WORK INSTRUCTIONS -> Provide the data again in its entirety, exactly as given.

DATA FOR THIS TASK ->
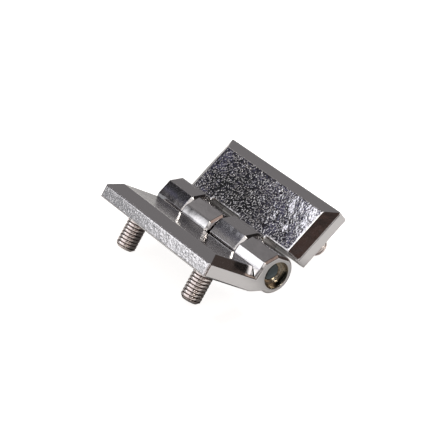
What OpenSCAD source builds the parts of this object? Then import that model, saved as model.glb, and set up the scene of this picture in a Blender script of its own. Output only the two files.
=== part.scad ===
// Leaf hinge with threaded studs, for doors and covers that are bolted from inside.
// Two die-cast leaves of one pattern share a pin, and each leaf holds two cast-in studs.
// The hinge stands as it is put down, half folded, on its barrel and on its stud tips.
// Lengths are in millimetres. X runs along the pin and the front leaf lies towards -Y.

/* [Leaf] */
// Length of each leaf along the pin
leaf_length = 50; // [46:1:80]
// Distance from the pin's axis to each leaf's outer edge
leaf_reach = 25; // [24:0.5:40]
// Thickness of each leaf, from its mounting face to its flat
leaf_thickness = 6.3; // [5.8:0.1:6.6]
// Height of the upright side walls under the bevel
side_wall_height = 3.7; // [3:0.1:4.6]
// Width of the bevel, measured across the flat
bevel_width = 3.2; // [2:0.1:4.5]
// Radius of the edges between a leaf's flat and its bevels
crest_radius = 0.9; // [0.2:0.1:1.2]
// Radius of the other cast edges round a leaf
edge_radius = 0.5; // [0.1:0.05:0.6]
// Radius of a leaf's upright corners
corner_radius = 1; // [0.2:0.1:1.5]

/* [Underside pockets] */
// Thickness of the wall that a pocket leaves under the flat
roof_thickness = 2.6; // [1.8:0.1:3.2]
// Width of the mounting rim along the outer edge and beside the knuckles
rim_width = 3; // [2:0.1:3.6]
// Width of the rib between the two pockets
rib_width = 2.4; // [1.5:0.1:5]
// Radius of the pockets' corners
pocket_radius = 1.4; // [0.4:0.1:2]

/* [Barrel] */
// Height of the pin's axis above the mounting faces
pin_height = 6.7; // [6.5:0.1:8]
// Number of knuckles, which belong to the two leaves in turn
knuckle_count = 4; // [2:2:6]
// Radius of the round side of the knuckles
barrel_radius = 5.7; // [5.5:0.1:6]
// Height of a knuckle's top flat above the pin's axis
knuckle_top = 5.4; // [5.2:0.1:5.6]
// Distance from the pin's axis to a knuckle's upright side
knuckle_side = 6.2; // [6:0.1:6.5]
// Width of the facet between the top flat and the upright side, measured along the side
knuckle_facet = 3.2; // [1.5:0.1:3.8]
// Draft of the upright side, which leans out towards its foot, in degrees
knuckle_draft = 7; // [0:0.5:9]
// Chamfer round both ends of a knuckle
knuckle_chamfer = 0.65; // [0.2:0.05:1.2]
// Drop of the neck's underside below the pin's axis, where it leaves the barrel
neck_drop = 5.5; // [5:0.1:5.6]
// Gap between neighbouring knuckles
knuckle_gap = 0.3; // [0.2:0.05:0.8]
// Clearance round a turning knuckle's corners in the other leaf's notch
swing_clearance = 0.4; // [0.3:0.05:1]

/* [Pin] */
// Diameter of the pin
pin_diameter = 5; // [4:0.1:5.6]
// Radial clearance of the pin in the back leaf, which turns on it
running_clearance = 0.05; // [0.02:0.01:0.1]
// Radial interference of the pin in the front leaf, which grips it
press_interference = 0.01; // [0:0.005:0.02]
// Diameter of the recess at each end of the barrel
recess_diameter = 8.1; // [7:0.1:8.6]
// Depth of the recess at each end of the barrel
recess_depth = 3; // [1.5:0.1:5]
// Height of the pin's end above the floor of its recess
pin_stand = 0.8; // [0.2:0.1:1.2]
// Chamfer at the pin's ends
pin_chamfer = 0.5; // [0.2:0.1:1]

/* [Studs] */
// Diameter of a stud's thread
stud_diameter = 6; // [5:0.5:6]
// Length of a stud below the mounting face
stud_length = 9.8; // [8:0.1:16]
// Distance from each end of a leaf to its nearest stud
stud_inset = 9.25; // [8.5:0.25:11]
// Distance from the pin's axis to the studs
stud_offset = 15.7; // [15.4:0.1:17]
// Chamfer at a stud's tip
stud_chamfer = 0.8; // [0.4:0.1:1.2]
// Depth by which a stud's plain shank, inside the leaf, lies under its thread's crests
shank_step = 0.35; // [0.2:0.05:0.6]
// Width of the relief round a stud in the mounting face, outside the thread
relief_width = 0.3; // [0.2:0.05:0.6]
// Depth of the relief round a stud in the mounting face
relief_depth = 0.4; // [0.2:0.05:0.8]
// Width across the flats of the stud's cast-in head
head_width = 9; // [8:0.1:10]
// Thickness of the stud's cast-in head
head_thickness = 2.2; // [1.5:0.1:2.6]
// Thickness of metal between the head and the mounting face
head_cover = 1.4; // [1:0.1:1.8]
// Thickness of metal round the head, up to the pocket
boss_wall = 1.2; // [0.8:0.1:1.8]

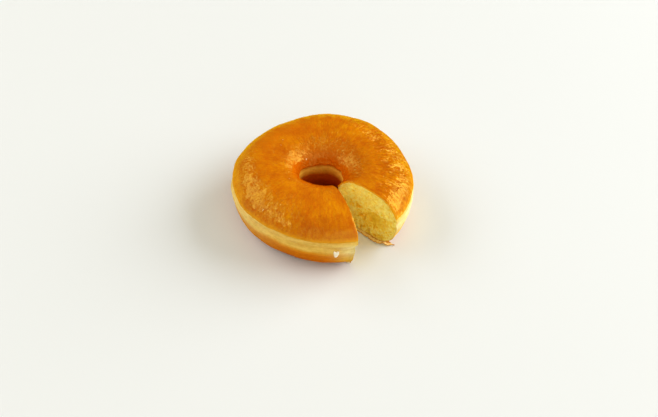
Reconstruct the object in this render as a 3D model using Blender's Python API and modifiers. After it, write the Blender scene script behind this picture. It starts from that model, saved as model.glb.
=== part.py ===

OUTPUT OF THE EXERCISE ->
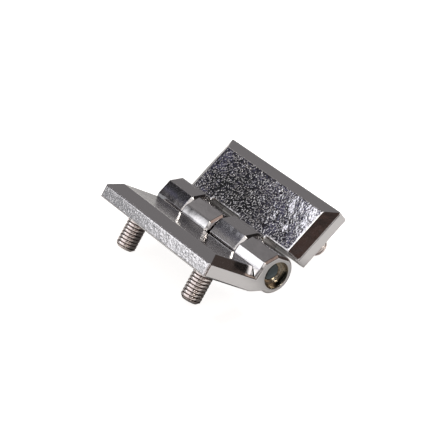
What OpenSCAD source builds the parts of this object? Then import that model, saved as model.glb, and set up the scene of this picture in a Blender script of its own. Output only the two files.
=== part.scad ===
// Leaf hinge with threaded studs, for doors and covers that are bolted from inside.
// Two die-cast leaves of one pattern share a pin, and each leaf holds two cast-in studs.
// The hinge stands as it is put down, half folded, on its barrel and on its stud tips.
// Lengths are in millimetres. X runs along the pin and the front leaf lies towards -Y.

/* [Leaf] */
// Length of each leaf along the pin
leaf_length = 50; // [46:1:80]
// Distance from the pin's axis to each leaf's outer edge
leaf_reach = 25; // [24:0.5:40]
// Thickness of each leaf, from its mounting face to its flat
leaf_thickness = 6.3; // [5.8:0.1:6.6]
// Height of the upright side walls under the bevel
side_wall_height = 3.7; // [3:0.1:4.6]
// Width of the bevel, measured across the flat
bevel_width = 3.2; // [2:0.1:4.5]
// Radius of the edges between a leaf's flat and its bevels
crest_radius = 0.9; // [0.2:0.1:1.2]
// Radius of the other cast edges round a leaf
edge_radius = 0.5; // [0.1:0.05:0.6]
// Radius of a leaf's upright corners
corner_radius = 1; // [0.2:0.1:1.5]

/* [Underside pockets] */
// Thickness of the wall that a pocket leaves under the flat
roof_thickness = 2.6; // [1.8:0.1:3.2]
// Width of the mounting rim along the outer edge and beside the knuckles
rim_width = 3; // [2:0.1:3.6]
// Width of the rib between the two pockets
rib_width = 2.4; // [1.5:0.1:5]
// Radius of the pockets' corners
pocket_radius = 1.4; // [0.4:0.1:2]

/* [Barrel] */
// Height of the pin's axis above the mounting faces
pin_height = 6.7; // [6.5:0.1:8]
// Number of knuckles, which belong to the two leaves in turn
knuckle_count = 4; // [2:2:6]
// Radius of the round side of the knuckles
barrel_radius = 5.7; // [5.5:0.1:6]
// Height of a knuckle's top flat above the pin's axis
knuckle_top = 5.4; // [5.2:0.1:5.6]
// Distance from the pin's axis to a knuckle's upright side
knuckle_side = 6.2; // [6:0.1:6.5]
// Width of the facet between the top flat and the upright side, measured along the side
knuckle_facet = 3.2; // [1.5:0.1:3.8]
// Draft of the upright side, which leans out towards its foot, in degrees
knuckle_draft = 7; // [0:0.5:9]
// Chamfer round both ends of a knuckle
knuckle_chamfer = 0.65; // [0.2:0.05:1.2]
// Drop of the neck's underside below the pin's axis, where it leaves the barrel
neck_drop = 5.5; // [5:0.1:5.6]
// Gap between neighbouring knuckles
knuckle_gap = 0.3; // [0.2:0.05:0.8]
// Clearance round a turning knuckle's corners in the other leaf's notch
swing_clearance = 0.4; // [0.3:0.05:1]

/* [Pin] */
// Diameter of the pin
pin_diameter = 5; // [4:0.1:5.6]
// Radial clearance of the pin in the back leaf, which turns on it
running_clearance = 0.05; // [0.02:0.01:0.1]
// Radial interference of the pin in the front leaf, which grips it
press_interference = 0.01; // [0:0.005:0.02]
// Diameter of the recess at each end of the barrel
recess_diameter = 8.1; // [7:0.1:8.6]
// Depth of the recess at each end of the barrel
recess_depth = 3; // [1.5:0.1:5]
// Height of the pin's end above the floor of its recess
pin_stand = 0.8; // [0.2:0.1:1.2]
// Chamfer at the pin's ends
pin_chamfer = 0.5; // [0.2:0.1:1]

/* [Studs] */
// Diameter of a stud's thread
stud_diameter = 6; // [5:0.5:6]
// Length of a stud below the mounting face
stud_length = 9.8; // [8:0.1:16]
// Distance from each end of a leaf to its nearest stud
stud_inset = 9.25; // [8.5:0.25:11]
// Distance from the pin's axis to the studs
stud_offset = 15.7; // [15.4:0.1:17]
// Chamfer at a stud's tip
stud_chamfer = 0.8; // [0.4:0.1:1.2]
// Depth by which a stud's plain shank, inside the leaf, lies under its thread's crests
shank_step = 0.35; // [0.2:0.05:0.6]
// Width of the relief round a stud in the mounting face, outside the thread
relief_width = 0.3; // [0.2:0.05:0.6]
// Depth of the relief round a stud in the mounting face
relief_depth = 0.4; // [0.2:0.05:0.8]
// Width across the flats of the stud's cast-in head
head_width = 9; // [8:0.1:10]
// Thickness of the stud's cast-in head
head_thickness = 2.2; // [1.5:0.1:2.6]
// Thickness of metal between the head and the mounting face
head_cover = 1.4; // [1:0.1:1.8]
// Thickness of metal round the head, up to the pocket
boss_wall = 1.2; // [0.8:0.1:1.8]

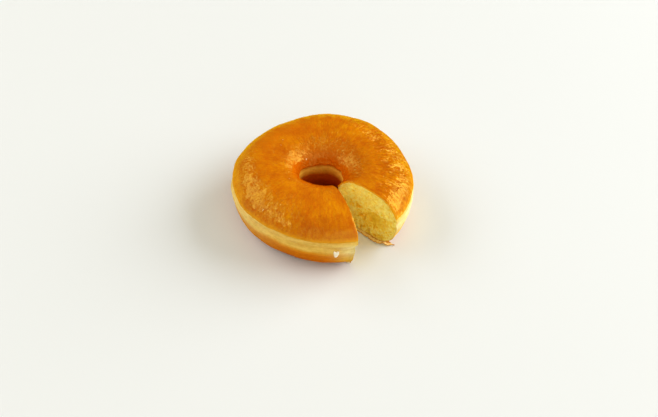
Reconstruct the object in this render as a 3D model using Blender's Python API and modifiers. After it, write the Blender scene script behind this picture. It starts from that model, saved as model.glb.
=== part.py ===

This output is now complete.